Skip to main content
. 2007 Apr;9(4):292–303. doi: 10.1593/neo.07121

Figure 1.

Figure 1

(A) Flowchart for the GP process. Briefly, a population of tree-based classifiers is first created by randomly choosing gene expression data or constant values and combining with arithmetic or Boolean operators. An example of tree-based classifiers is represented in (B). A small subgroup of classifiers is then selected as a “mating group” and each classifier in this mating group is assessed by a fitness function, which is defined as the area under the ROC-AUC in this study. The two fittest classifiers are then selected as “mating” parents and “mated” to produce “offspring” by genetic operators (crossover or mutation). The generated offspring then replace the least-fit parent classifiers within the population. A new generation of populations is generated once the offspring fully replaced parent classifiers in the population. This process of mating pool selection, fitness assessment, mating, and replacement is repeated over generations, progressively creating better classifiers until a completion criterion is met.

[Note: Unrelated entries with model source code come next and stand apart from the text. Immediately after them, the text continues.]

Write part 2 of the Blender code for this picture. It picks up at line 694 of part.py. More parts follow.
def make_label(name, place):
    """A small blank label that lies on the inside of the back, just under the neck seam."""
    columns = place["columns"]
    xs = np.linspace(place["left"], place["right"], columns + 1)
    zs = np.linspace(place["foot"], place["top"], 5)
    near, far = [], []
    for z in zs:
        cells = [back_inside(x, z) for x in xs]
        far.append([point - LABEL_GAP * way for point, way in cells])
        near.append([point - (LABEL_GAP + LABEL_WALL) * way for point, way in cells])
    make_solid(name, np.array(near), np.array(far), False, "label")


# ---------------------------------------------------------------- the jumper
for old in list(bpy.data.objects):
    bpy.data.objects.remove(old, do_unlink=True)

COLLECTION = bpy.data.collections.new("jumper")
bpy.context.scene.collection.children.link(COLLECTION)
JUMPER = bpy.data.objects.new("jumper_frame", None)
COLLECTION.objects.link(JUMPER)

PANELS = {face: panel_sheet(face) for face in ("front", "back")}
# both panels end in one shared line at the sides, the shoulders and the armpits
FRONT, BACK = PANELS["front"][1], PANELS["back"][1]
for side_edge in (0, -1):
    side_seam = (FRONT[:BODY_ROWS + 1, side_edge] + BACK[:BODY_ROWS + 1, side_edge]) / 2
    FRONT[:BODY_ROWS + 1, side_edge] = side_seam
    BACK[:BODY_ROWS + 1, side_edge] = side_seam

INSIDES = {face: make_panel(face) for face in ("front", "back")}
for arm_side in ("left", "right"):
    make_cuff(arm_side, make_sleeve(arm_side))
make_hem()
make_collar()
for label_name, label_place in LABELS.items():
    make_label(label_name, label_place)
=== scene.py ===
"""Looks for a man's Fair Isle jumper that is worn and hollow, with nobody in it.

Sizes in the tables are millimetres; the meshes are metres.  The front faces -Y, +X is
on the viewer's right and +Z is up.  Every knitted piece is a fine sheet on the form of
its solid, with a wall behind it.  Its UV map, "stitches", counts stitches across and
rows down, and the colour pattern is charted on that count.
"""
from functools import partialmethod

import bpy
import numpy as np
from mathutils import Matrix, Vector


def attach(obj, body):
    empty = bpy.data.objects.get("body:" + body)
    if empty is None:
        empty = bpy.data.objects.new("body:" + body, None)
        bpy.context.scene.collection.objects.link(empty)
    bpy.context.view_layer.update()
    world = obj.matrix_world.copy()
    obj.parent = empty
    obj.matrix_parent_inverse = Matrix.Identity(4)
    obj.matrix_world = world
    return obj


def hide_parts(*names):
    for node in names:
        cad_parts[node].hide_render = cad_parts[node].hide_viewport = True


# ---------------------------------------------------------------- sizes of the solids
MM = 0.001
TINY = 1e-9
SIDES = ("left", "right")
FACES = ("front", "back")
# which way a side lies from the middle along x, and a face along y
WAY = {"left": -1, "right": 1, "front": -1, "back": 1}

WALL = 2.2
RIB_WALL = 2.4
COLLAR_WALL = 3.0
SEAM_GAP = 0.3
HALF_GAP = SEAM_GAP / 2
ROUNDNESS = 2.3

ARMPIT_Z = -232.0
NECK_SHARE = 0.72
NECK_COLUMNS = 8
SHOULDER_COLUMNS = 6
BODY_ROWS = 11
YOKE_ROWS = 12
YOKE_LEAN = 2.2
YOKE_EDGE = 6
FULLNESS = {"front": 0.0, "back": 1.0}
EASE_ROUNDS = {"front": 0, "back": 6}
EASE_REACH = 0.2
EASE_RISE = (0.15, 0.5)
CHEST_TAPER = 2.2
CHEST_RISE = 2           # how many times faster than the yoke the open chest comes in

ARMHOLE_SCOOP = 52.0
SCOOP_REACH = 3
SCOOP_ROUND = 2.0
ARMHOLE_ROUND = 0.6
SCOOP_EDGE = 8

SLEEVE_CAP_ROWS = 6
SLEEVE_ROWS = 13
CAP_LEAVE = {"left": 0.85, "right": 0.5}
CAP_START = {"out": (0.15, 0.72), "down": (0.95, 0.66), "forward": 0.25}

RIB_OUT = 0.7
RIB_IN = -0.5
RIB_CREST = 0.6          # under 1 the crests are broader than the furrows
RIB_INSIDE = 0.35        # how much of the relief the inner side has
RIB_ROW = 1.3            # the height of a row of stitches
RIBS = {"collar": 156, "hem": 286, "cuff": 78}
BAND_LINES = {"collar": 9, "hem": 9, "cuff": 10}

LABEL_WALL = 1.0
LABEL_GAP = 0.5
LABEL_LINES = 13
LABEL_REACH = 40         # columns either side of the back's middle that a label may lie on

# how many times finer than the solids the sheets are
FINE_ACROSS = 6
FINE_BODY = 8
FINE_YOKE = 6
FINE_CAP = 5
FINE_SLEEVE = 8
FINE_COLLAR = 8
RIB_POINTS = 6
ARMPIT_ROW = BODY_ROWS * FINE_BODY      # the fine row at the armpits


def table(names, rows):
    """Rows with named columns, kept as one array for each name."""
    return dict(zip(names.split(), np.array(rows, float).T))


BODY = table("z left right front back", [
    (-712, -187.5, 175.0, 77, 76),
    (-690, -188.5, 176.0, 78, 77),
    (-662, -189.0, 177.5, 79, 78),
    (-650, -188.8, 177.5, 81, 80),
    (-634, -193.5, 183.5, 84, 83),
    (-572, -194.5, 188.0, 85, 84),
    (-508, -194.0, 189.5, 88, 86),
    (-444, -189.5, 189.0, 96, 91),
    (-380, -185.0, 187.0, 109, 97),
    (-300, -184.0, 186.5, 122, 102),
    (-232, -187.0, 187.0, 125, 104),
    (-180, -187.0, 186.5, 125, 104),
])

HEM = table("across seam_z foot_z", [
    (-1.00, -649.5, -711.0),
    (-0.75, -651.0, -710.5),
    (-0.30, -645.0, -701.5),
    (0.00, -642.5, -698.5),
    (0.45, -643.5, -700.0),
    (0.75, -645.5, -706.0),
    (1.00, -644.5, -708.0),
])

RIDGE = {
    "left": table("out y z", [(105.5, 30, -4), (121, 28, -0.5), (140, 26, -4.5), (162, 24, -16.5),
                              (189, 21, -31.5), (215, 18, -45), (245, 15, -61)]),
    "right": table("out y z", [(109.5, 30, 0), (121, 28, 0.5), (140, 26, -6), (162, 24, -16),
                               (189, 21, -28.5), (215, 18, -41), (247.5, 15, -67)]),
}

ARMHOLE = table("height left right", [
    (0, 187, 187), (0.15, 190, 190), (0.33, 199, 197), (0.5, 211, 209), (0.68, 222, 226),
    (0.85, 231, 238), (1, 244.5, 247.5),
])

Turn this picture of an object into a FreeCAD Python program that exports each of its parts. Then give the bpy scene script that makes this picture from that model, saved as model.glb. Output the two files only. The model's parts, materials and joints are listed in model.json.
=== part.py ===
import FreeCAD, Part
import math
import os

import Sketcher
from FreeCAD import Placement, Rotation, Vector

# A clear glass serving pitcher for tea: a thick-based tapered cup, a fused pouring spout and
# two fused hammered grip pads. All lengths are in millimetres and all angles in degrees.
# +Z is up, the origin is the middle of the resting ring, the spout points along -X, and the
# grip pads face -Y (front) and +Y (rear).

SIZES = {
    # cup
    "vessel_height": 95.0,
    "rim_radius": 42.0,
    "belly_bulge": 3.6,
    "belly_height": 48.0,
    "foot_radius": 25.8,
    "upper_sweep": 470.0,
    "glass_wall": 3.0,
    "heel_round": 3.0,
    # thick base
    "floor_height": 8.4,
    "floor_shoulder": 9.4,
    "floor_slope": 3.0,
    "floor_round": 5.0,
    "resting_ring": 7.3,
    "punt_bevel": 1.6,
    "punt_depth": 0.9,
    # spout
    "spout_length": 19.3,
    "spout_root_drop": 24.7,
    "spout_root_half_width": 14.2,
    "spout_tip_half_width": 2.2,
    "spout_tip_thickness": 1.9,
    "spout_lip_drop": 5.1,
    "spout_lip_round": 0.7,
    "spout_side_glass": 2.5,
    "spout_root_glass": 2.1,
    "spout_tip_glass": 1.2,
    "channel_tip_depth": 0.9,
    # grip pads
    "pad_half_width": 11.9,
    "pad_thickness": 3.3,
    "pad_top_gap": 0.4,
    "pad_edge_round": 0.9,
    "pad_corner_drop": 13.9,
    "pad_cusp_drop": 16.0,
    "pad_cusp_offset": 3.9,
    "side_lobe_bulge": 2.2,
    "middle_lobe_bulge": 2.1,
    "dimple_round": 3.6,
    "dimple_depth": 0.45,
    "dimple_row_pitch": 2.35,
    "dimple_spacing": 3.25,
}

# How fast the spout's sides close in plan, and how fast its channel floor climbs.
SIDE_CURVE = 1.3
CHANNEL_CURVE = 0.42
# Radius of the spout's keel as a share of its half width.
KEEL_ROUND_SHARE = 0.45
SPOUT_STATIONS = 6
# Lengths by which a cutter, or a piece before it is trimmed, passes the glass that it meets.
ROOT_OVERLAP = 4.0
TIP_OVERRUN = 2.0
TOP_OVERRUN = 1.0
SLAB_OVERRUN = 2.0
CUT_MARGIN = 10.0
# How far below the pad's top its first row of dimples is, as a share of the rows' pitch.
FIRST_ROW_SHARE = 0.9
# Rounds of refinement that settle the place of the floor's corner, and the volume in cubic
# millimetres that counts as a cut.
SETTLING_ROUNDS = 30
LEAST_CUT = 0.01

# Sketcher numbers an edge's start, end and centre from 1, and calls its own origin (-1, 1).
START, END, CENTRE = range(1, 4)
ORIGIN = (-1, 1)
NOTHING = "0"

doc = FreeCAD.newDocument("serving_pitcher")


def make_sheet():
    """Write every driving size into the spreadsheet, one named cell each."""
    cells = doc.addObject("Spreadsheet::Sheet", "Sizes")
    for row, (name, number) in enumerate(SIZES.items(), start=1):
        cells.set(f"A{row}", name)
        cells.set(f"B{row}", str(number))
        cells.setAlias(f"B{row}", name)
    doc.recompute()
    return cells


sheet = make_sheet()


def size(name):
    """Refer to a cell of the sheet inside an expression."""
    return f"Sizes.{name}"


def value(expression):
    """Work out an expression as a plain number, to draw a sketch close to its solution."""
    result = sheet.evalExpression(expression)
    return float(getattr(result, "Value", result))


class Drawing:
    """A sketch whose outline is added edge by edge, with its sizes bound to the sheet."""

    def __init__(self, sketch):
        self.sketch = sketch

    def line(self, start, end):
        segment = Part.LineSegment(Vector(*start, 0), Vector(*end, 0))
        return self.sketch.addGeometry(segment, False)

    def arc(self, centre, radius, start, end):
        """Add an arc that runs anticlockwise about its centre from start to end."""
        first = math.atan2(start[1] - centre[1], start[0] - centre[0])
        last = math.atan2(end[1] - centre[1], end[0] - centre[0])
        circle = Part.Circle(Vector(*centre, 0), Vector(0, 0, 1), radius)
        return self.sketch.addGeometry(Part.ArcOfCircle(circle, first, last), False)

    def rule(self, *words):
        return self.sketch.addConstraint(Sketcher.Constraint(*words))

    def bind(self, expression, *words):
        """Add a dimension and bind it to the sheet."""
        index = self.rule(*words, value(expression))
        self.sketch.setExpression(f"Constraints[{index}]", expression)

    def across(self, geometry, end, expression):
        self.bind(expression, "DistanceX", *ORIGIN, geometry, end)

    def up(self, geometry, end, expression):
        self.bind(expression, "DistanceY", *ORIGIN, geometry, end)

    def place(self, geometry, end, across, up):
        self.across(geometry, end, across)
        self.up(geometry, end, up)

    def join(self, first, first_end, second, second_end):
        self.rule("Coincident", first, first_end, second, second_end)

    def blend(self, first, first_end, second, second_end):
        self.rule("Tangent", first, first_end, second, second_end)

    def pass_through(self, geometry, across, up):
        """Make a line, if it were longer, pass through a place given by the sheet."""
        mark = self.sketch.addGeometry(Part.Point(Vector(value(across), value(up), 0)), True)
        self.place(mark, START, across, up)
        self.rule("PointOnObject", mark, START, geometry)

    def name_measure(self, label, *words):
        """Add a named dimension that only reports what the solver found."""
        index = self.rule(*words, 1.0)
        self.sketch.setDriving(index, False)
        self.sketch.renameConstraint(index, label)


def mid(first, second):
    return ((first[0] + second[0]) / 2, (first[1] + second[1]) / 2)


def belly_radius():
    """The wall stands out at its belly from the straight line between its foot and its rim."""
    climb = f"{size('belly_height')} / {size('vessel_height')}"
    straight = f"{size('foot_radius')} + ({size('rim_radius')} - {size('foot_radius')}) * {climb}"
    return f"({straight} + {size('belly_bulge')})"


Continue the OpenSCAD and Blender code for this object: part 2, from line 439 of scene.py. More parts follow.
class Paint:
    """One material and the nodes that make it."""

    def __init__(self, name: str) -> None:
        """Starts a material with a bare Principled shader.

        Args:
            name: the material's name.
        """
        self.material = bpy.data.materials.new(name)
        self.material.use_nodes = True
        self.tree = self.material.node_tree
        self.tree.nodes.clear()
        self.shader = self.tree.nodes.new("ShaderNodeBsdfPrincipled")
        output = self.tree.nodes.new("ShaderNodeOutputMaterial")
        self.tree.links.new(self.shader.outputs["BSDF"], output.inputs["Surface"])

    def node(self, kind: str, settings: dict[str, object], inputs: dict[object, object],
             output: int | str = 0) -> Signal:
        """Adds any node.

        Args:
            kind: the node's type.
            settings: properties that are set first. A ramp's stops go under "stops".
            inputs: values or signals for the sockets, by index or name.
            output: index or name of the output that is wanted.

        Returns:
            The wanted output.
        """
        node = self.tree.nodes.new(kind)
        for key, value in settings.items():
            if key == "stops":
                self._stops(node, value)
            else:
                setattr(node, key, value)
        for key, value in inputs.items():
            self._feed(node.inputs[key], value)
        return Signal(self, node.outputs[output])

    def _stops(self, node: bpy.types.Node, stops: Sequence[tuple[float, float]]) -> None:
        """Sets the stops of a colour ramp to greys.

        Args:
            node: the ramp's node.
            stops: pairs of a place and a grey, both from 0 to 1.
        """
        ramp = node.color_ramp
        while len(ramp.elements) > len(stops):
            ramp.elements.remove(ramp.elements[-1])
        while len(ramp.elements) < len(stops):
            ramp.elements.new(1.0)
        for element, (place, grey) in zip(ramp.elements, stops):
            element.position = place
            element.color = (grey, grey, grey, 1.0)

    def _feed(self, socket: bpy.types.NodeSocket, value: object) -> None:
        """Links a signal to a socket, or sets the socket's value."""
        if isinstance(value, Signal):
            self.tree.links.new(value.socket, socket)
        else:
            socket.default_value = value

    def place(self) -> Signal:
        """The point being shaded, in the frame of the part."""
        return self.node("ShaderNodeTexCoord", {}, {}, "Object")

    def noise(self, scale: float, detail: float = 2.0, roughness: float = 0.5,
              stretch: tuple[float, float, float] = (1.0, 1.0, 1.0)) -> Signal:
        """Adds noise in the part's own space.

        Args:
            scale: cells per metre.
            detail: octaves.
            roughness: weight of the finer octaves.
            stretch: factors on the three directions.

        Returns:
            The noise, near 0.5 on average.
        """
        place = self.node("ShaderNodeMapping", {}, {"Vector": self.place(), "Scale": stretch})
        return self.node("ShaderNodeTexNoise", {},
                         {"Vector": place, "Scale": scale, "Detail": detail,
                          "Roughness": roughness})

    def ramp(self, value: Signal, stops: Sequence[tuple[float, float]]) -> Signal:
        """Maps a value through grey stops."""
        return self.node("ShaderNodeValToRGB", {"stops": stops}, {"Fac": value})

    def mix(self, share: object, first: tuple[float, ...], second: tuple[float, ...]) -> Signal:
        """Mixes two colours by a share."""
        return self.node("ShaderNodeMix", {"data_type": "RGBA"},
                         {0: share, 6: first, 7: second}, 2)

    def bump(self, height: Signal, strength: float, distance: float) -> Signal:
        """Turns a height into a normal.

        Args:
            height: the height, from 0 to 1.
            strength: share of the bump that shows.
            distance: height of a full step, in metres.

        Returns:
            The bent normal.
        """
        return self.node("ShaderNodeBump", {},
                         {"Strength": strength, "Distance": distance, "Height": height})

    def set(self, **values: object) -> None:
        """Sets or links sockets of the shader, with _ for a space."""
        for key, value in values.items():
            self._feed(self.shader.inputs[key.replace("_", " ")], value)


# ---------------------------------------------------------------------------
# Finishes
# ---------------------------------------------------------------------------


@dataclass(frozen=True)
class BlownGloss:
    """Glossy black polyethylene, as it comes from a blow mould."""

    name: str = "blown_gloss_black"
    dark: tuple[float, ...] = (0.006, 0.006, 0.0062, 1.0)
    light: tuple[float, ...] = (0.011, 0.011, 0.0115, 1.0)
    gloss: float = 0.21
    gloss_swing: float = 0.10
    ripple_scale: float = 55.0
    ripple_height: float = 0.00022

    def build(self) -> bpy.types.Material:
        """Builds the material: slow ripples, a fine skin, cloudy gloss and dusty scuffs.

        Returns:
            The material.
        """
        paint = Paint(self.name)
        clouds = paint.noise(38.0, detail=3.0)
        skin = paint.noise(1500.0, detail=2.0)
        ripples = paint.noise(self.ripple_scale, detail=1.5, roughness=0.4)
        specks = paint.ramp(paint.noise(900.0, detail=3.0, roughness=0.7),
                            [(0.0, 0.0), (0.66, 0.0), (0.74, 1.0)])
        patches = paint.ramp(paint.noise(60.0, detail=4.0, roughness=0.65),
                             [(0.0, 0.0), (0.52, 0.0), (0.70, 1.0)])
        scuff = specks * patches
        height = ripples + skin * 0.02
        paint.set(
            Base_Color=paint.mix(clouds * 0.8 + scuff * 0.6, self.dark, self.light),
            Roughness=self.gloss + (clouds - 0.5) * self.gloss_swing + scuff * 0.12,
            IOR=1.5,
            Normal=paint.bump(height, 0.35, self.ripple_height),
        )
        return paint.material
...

After the best classifiers are outputted, post-GP analyses are carried out to compute gene occurrence in the classifiers as well as to predict on new unknown samples. (B) The representation of a GP tree structure for an exemplified classifier, Gene[A]/Gene[B] > 3. In general, a GP classifier is represented as a tree-based structure composed of the terminal set and function set. The terminal set, in tree terminology, is composed of leaves (nodes without branches) and may represent as genes or constants. The function set is a set of operators such as arithmetic operators (+, -, -, H) or Boolean operators (AND, OR, NOT), acting as the branch points in the tree, linking other functions or terminals. (C) The representation of a crossover operator of GP tree.